To use those parameters, the host program’s first step is to look up location handles for each variable:
GLuint loc_phase = glGetUniformLocation(program, "phase");
GLuint loc_position = glGetAttribLocation(program, "position");
Yes, you look up the variable by passing its name as a string.
The phase
parameter is just a float
scalar, but position
is a dynamically sized array of position vectors, so it requires even more boilerplate to set up a backing buffer.
Next, we use these handles to pass new data to the shaders to draw each frame:
// The render loop.
while (1) {
// Bind our compiled shader program.
glUseProgram(shader_program);
// Set the scalar `phase` variable.
glUniform1f(loc_phase, sin(4 * t));
// Set the `location` array by copying data into the buffer.

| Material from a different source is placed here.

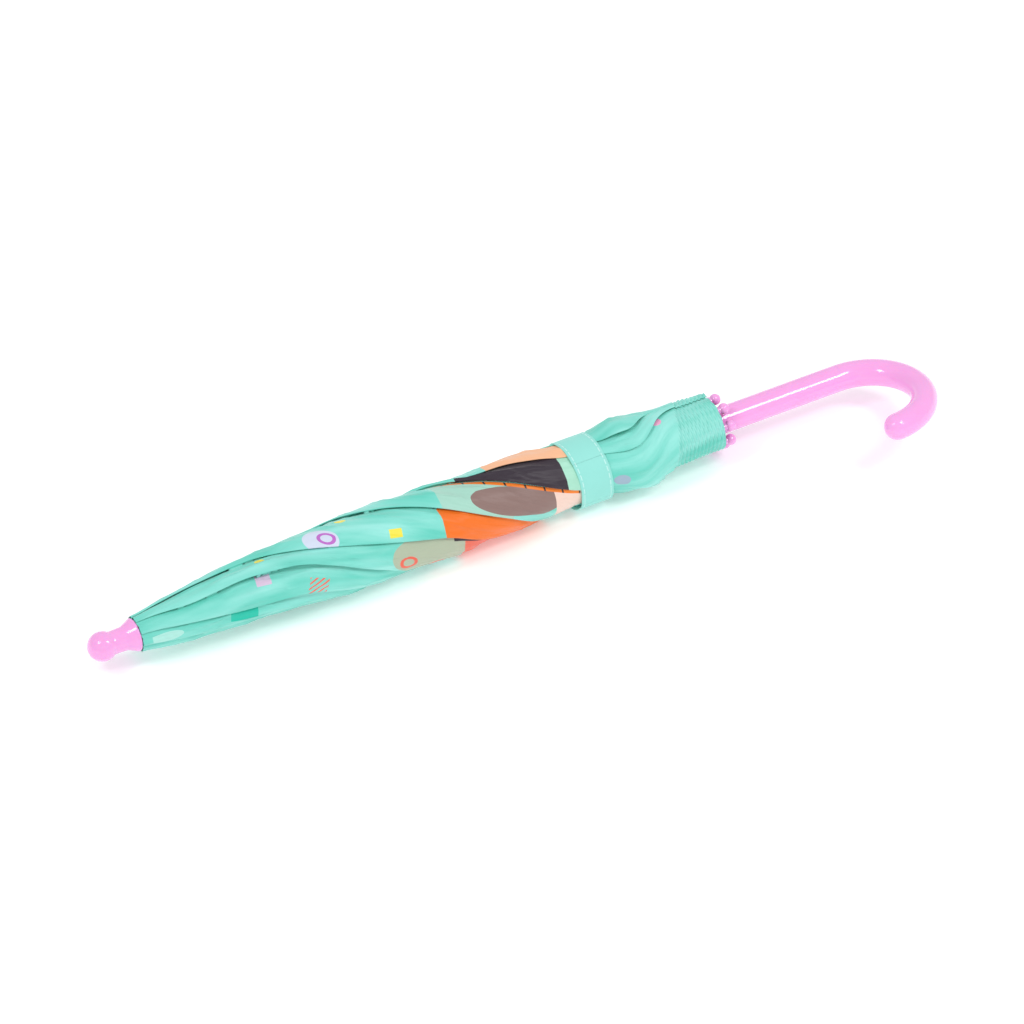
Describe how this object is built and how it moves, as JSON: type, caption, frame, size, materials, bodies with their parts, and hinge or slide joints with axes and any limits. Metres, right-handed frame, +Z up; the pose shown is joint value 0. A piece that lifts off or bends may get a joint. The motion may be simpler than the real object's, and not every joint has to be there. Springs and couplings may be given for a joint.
{
  "type": "umbrella",
  "caption": "Child's stick umbrella with a hooked handle, rolled up and held by a wrap-round strap.",
  "frame": {"origin": "centre of the box at the height of the surface that the rolled umbrella lies on", "axes": "+X along the shaft from ferrule to handle, +Z up, the hook bends towards -Y"},
  "size_m": [0.6346, 0.114, 0.0522],
  "materials": {
    "pink_plastic": "glossy moulded",
    "plated_steel": "bright plated",
    "white_plastic": "satin moulded",
    "canopy_fabric": "printed woven polyester",
    "strap_fabric": "hemmed woven polyester",
    "hook_and_loop": "hook and loop tape"
  },
  "bodies": {
    "root": {"shaft": "plated_steel", "handle": "pink_plastic", "ferrule": "pink_plastic", "notch": "white_plastic", "notch_wire": "plated_steel", "top_washer": "white_plastic", "stop_pin": "plated_steel"},
    "rib_1": {"rib_1": "plated_steel", "tip_1": "pink_plastic", "pivot_1": "plated_steel"},
    "rib_2": {"rib_2": "plated_steel", "tip_2": "pink_plastic", "pivot_2": "plated_steel"},
    "rib_3": {"rib_3": "plated_steel", "tip_3": "pink_plastic", "pivot_3": "plated_steel"},
    "rib_4": {"rib_4": "plated_steel", "tip_4": "pink_plastic", "pivot_4": "plated_steel"},
    "rib_5": {"rib_5": "plated_steel", "tip_5": "pink_plastic", "pivot_5": "plated_steel"},
    "rib_6": {"rib_6": "plated_steel", "tip_6": "pink_plastic", "pivot_6": "plated_steel"},
    "rib_7": {"rib_7": "plated_steel", "tip_7": "pink_plastic", "pivot_7": "plated_steel"},
    "rib_8": {"rib_8": "plated_steel", "tip_8": "pink_plastic", "pivot_8": "plated_steel"},
    "stretcher_1": {"stretcher_1": "plated_steel"},
    "stretcher_2": {"stretcher_2": "plated_steel"},
    "stretcher_3": {"stretcher_3": "plated_steel"},
    "stretcher_4": {"stretcher_4": "plated_steel"},
    "stretcher_5": {"stretcher_5": "plated_steel"},
    "stretcher_6": {"stretcher_6": "plated_steel"},
    "stretcher_7": {"stretcher_7": "plated_steel"},
    "stretcher_8": {"stretcher_8": "plated_steel"},
    "runner": {"runner": "white_plastic", "runner_wire": "plated_steel"},
    "gore_1": {"gore_1": "canopy_fabric"},
    "gore_2": {"gore_2": "canopy_fabric"},
    "gore_3": {"gore_3": "canopy_fabric"},
    "gore_4": {"gore_4": "canopy_fabric"},
    "gore_5": {"gore_5": "canopy_fabric"},
    "gore_6": {"gore_6": "canopy_fabric"},
    "gore_7": {"gore_7": "canopy_fabric"},
    "gore_8": {"gore_8": "canopy_fabric"},
    "strap_1": {"strap_1": "strap_fabric", "loop_pad": "hook_and_loop"},
    "strap_2": {"strap_2": "strap_fabric"},
    "strap_3": {"strap_3": "strap_fabric"},
    "strap_4": {"strap_4": "strap_fabric"},
    "strap_tab": {"strap_tab": "strap_fabric", "hook_pad": "hook_and_loop"},
    "lower_catch": {"lower_catch": "plated_steel"},
    "upper_catch": {"upper_catch": "plated_steel"}
  },
  "joints": [
    {"name": "rib_1_swing", "type": "hinge", "parent": "root", "child": "rib_1", "pos_m": [-0.27482, 0.03015, 0.03059], "axis": [0.0011, -0.9511, -0.309], "range_deg": [0, 66.5], "deforming": ["gore_1", "gore_2", "gore_3", "gore_4", "gore_5", "gore_6", "gore_7", "gore_8", "strap_1", "strap_2", "strap_3", "strap_4", "strap_tab", "hook_pad", "loop_pad", "lower_catch", "upper_catch"]},
    {"name": "rib_2_swing", "type": "hinge", "parent": "root", "child": "rib_2", "pos_m": [-0.27481, 0.02665, 0.0276], "axis": [0.0031, -0.454, -0.891], "range_deg": [0, 66.5]},
    {"name": "rib_3_swing", "type": "hinge", "parent": "root", "child": "rib_3", "pos_m": [-0.27479, 0.02629, 0.02303], "axis": [0.0033, 0.309, -0.9511], "range_deg": [0, 66.5]},
    {"name": "rib_4_swing", "type": "hinge", "parent": "root", "child": "rib_4", "pos_m": [-0.27478, 0.02928, 0.01953], "axis": [0.0016, 0.891, -0.454], "range_deg": [0, 66.5]},
    {"name": "rib_5_swing", "type": "hinge", "parent": "root", "child": "rib_5", "pos_m": [-0.27478, 0.03385, 0.01917], "axis": [-0.0011, 0.9511, 0.309], "range_deg": [0, 66.5]},
    {"name": "rib_6_swing", "type": "hinge", "parent": "root", "child": "rib_6", "pos_m": [-0.27479, 0.03735, 0.02216], "axis": [-0.0031, 0.454, 0.891], "range_deg": [0, 66.5]},
    {"name": "rib_7_swing", "type": "hinge", "parent": "root", "child": "rib_7", "pos_m": [-0.27481, 0.03771, 0.02673], "axis": [-0.0033, -0.309, 0.9511], "range_deg": [0, 66.5]},
    {"name": "rib_8_swing", "type": "hinge", "parent": "root", "child": "rib_8", "pos_m": [-0.27482, 0.03472, 0.03023], "axis": [-0.0016, -0.891, 0.454], "range_deg": [0, 66.5]},
    {"name": "stretcher_1_fold", "type": "hinge", "parent": "rib_1", "child": "stretcher_1", "pos_m": [-0.07486, 0.0291, 0.03451], "axis": [0.0011, -0.9511, -0.309], "range_deg": [-133, 0]},
    {"name": "stretcher_2_fold", "type": "hinge", "parent": "rib_2", "child": "stretcher_2", "pos_m": [-0.07484, 0.02363, 0.02984], "axis": [0.0031, -0.454, -0.891], "range_deg": [-133, 0]},
    {"name": "stretcher_3_fold", "type": "hinge", "parent": "rib_3", "child": "stretcher_3", "pos_m": [-0.07482, 0.02307, 0.02268], "axis": [0.0033, 0.309, -0.9511], "range_deg": [-133, 0]},
    {"name": "stretcher_4_fold", "type": "hinge", "parent": "rib_4", "child": "stretcher_4", "pos_m": [-0.0748, 0.02774, 0.01721], "axis": [0.0016, 0.891, -0.454], "range_deg": [-133, 0]},
    {"name": "stretcher_5_fold", "type": "hinge", "parent": "rib_5", "child": "stretcher_5", "pos_m": [-0.0748, 0.0349, 0.01664], "axis": [-0.0011, 0.9511, 0.309], "range_deg": [-133, 0]},
    {"name": "stretcher_6_fold", "type": "hinge", "parent": "rib_6", "child": "stretcher_6", "pos_m": [-0.07482, 0.04037, 0.02131], "axis": [-0.0031, 0.454, 0.891], "range_deg": [-133, 0]},
    {"name": "stretcher_7_fold", "type": "hinge", "parent": "rib_7", "child": "stretcher_7", "pos_m": [-0.07484, 0.04093, 0.02848], "axis": [-0.0033, -0.309, 0.9511], "range_deg": [-133, 0]},
    {"name": "stretcher_8_fold", "type": "hinge", "parent": "rib_8", "child": "stretcher_8", "pos_m": [-0.07486, 0.03626, 0.03395], "axis": [-0.0016, -0.891, 0.454], "range_deg": [-133, 0]},
    {"name": "runner_slide_pivot", "type": "hinge", "parent": "stretcher_1", "child": "runner", "pos_m": [0.12512, 0.03015, 0.03198], "axis": [0.0011, -0.9511, -0.309], "range_deg": [0, 66.5]},
    {"name": "gore_1_spread", "type": "hinge", "parent": "rib_1", "child": "gore_1", "pos_m": [-0.27482, 0.02778, 0.02982], "axis": [-0.5158, 0.5555, -0.6522], "range_deg": [0, 48.46]},
    {"name": "gore_2_spread", "type": "hinge", "parent": "rib_2", "child": "gore_2", "pos_m": [-0.2748, 0.02553, 0.02539], "axis": [-0.5179, 0.8527, -0.0689], "range_deg": [0, 48.46]},
    {"name": "gore_3_spread", "type": "hinge", "parent": "rib_3", "child": "gore_3", "pos_m": [-0.27479, 0.02706, 0.02066], "axis": [-0.52, 0.6504, 0.5537], "range_deg": [0, 48.46]},
    {"name": "gore_4_spread", "type": "hinge", "parent": "rib_4", "child": "gore_4", "pos_m": [-0.27478, 0.03149, 0.01841], "axis": [-0.5211, 0.0671, 0.8509], "range_deg": [0, 48.46]},
    {"name": "gore_5_spread", "type": "hinge", "parent": "rib_5", "child": "gore_5", "pos_m": [-0.27478, 0.03622, 0.01994], "axis": [-0.5204, -0.5555, 0.6486], "range_deg": [0, 48.46]},
    {"name": "gore_6_spread", "type": "hinge", "parent": "rib_6", "child": "gore_6", "pos_m": [-0.2748, 0.03847, 0.02437], "axis": [-0.5183, -0.8527, 0.0653], "range_deg": [0, 48.46]},
    {"name": "gore_7_spread", "type": "hinge", "parent": "rib_7", "child": "gore_7", "pos_m": [-0.27481, 0.03694, 0.0291], "axis": [-0.5161, -0.6504, -0.5573], "range_deg": [0, 48.46]},
    {"name": "gore_8_spread", "type": "hinge", "parent": "rib_8", "child": "gore_8", "pos_m": [-0.27482, 0.03251, 0.03135], "axis": [-0.5151, -0.0671, -0.8545], "range_deg": [0, 48.46]},
    {"name": "strap_1_unroll", "type": "hinge", "parent": "rib_5", "child": "strap_1", "pos_m": [0.06175, 0.01419, 0.01214], "axis": [1, 0, 0.0035], "range_deg": [-52, 0]},
    {"name": "strap_2_unroll", "type": "hinge", "parent": "strap_1", "child": "strap_2", "pos_m": [0.06176, 0.04496, 0.00754], "axis": [1, 0, 0.0035], "range_deg": [-86, 0]},
    {"name": "strap_3_unroll", "type": "hinge", "parent": "strap_2", "child": "strap_3", "pos_m": [0.06166, 0.05117, 0.03803], "axis": [1, 0, 0.0035], "range_deg": [-86, 0]},
    {"name": "strap_4_unroll", "type": "hinge", "parent": "strap_3", "child": "strap_4", "pos_m": [0.06163, 0.02104, 0.04582], "axis": [1, 0, 0.0035], "range_deg": [-86, 0]},
    {"name": "strap_tab_peel", "type": "hinge", "parent": "strap_4", "child": "strap_tab", "pos_m": [0.06174, 0.00904, 0.01485], "axis": [1, 0, 0.0035], "range_deg": [-70, 0]},
    {"name": "lower_catch_press", "type": "slide", "parent": "root", "child": "lower_catch", "axis": [0.0027, 0.6494, -0.7604], "range_m": [0, 0.0025], "stiffness_N_per_m": 400},
    {"name": "upper_catch_press", "type": "slide", "parent": "root", "child": "upper_catch", "axis": [0.0027, 0.6494, -0.7604], "range_m": [0, 0.0025], "stiffness_N_per_m": 400}
  ],
  "couplings": [
    {"joint": "rib_2_swing", "follows": "rib_1_swing", "ratio": 1},
    {"joint": "rib_3_swing", "follows": "rib_1_swing", "ratio": 1},
    {"joint": "rib_4_swing", "follows": "rib_1_swing", "ratio": 1},
    {"joint": "rib_5_swing", "follows": "rib_1_swing", "ratio": 1},
    {"joint": "rib_6_swing", "follows": "rib_1_swing", "ratio": 1},
    {"joint": "rib_7_swing", "follows": "rib_1_swing", "ratio": 1},
    {"joint": "rib_8_swing", "follows": "rib_1_swing", "ratio": 1},
    {"joint": "stretcher_1_fold", "follows": "rib_1_swing", "ratio": -2},
    {"joint": "stretcher_2_fold", "follows": "rib_1_swing", "ratio": -2},
    {"joint": "stretcher_3_fold", "follows": "rib_1_swing", "ratio": -2},
    {"joint": "stretcher_4_fold", "follows": "rib_1_swing", "ratio": -2},
    {"joint": "stretcher_5_fold", "follows": "rib_1_swing", "ratio": -2},
    {"joint": "stretcher_6_fold", "follows": "rib_1_swing", "ratio": -2},
    {"joint": "stretcher_7_fold", "follows": "rib_1_swing", "ratio": -2},
    {"joint": "stretcher_8_fold", "follows": "rib_1_swing", "ratio": -2},
    {"joint": "runner_slide_pivot", "follows": "rib_1_swing", "ratio": 1},
    {"joint": "gore_1_spread", "follows": "rib_1_swing", "ratio": 0.72854},
    {"joint": "gore_2_spread", "follows": "rib_1_swing", "ratio": 0.72854},
    {"joint": "gore_3_spread", "follows": "rib_1_swing", "ratio": 0.72854},
    {"joint": "gore_4_spread", "follows": "rib_1_swing", "ratio": 0.72854},
    {"joint": "gore_5_spread", "follows": "rib_1_swing", "ratio": 0.72854},
    {"joint": "gore_6_spread", "follows": "rib_1_swing", "ratio": 0.72854},
    {"joint": "gore_7_spread", "follows": "rib_1_swing", "ratio": 0.72854},
    {"joint": "gore_8_spread", "follows": "rib_1_swing", "ratio": 0.72854},
    {"joint": "strap_1_unroll", "follows": "rib_1_swing", "ratio": -0.78195},
    {"joint": "strap_2_unroll", "follows": "rib_1_swing", "ratio": -1.2932},
    {"joint": "strap_3_unroll", "follows": "rib_1_swing", "ratio": -1.2932},
    {"joint": "strap_4_unroll", "follows": "rib_1_swing", "ratio": -1.2932}
  ]
}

glBindBuffer(GL_ARRAY_BUFFER, buffer);
glBufferSubData(GL_ARRAY_BUFFER, 0, sizeof(points), points);
// Use these parameters and our shader program to draw something.
glDrawArrays(GL_TRIANGLE_FAN, 0, NVERTICES);
}
The verbosity is distracting, but those glUniform1f
and glBufferSubData
calls are morally equivalent to
writing set("variable", value)
instead of let variable = value
.
The C and GLSL compilers can check and optimize the CPU and GPU code separately,
but the stringly typed CPU–GPU interface prevents either compiler from doing anything useful to the complete program.
The Age of Heterogeneity
OpenGL and its equivalents make miserable standard bearers for the age of hardware heterogeneity. Heterogeneity is rapidly becoming ubiquitous, and we need better ways to write software that spans hardware units with different capabilities. OpenGL’s programming model espouses the simplistic view that heterogeneous software should comprise multiple, loosely coupled, independent programs.
If pervasive heterogeneity is going to succeed, we need to bury this 20th-century notion. We need programming models that let us write one program that spans multiple execution contexts. This won’t erase heterogeneity’s essential complexity, but it will let us stop treating non-CPU code as a second-class citizen.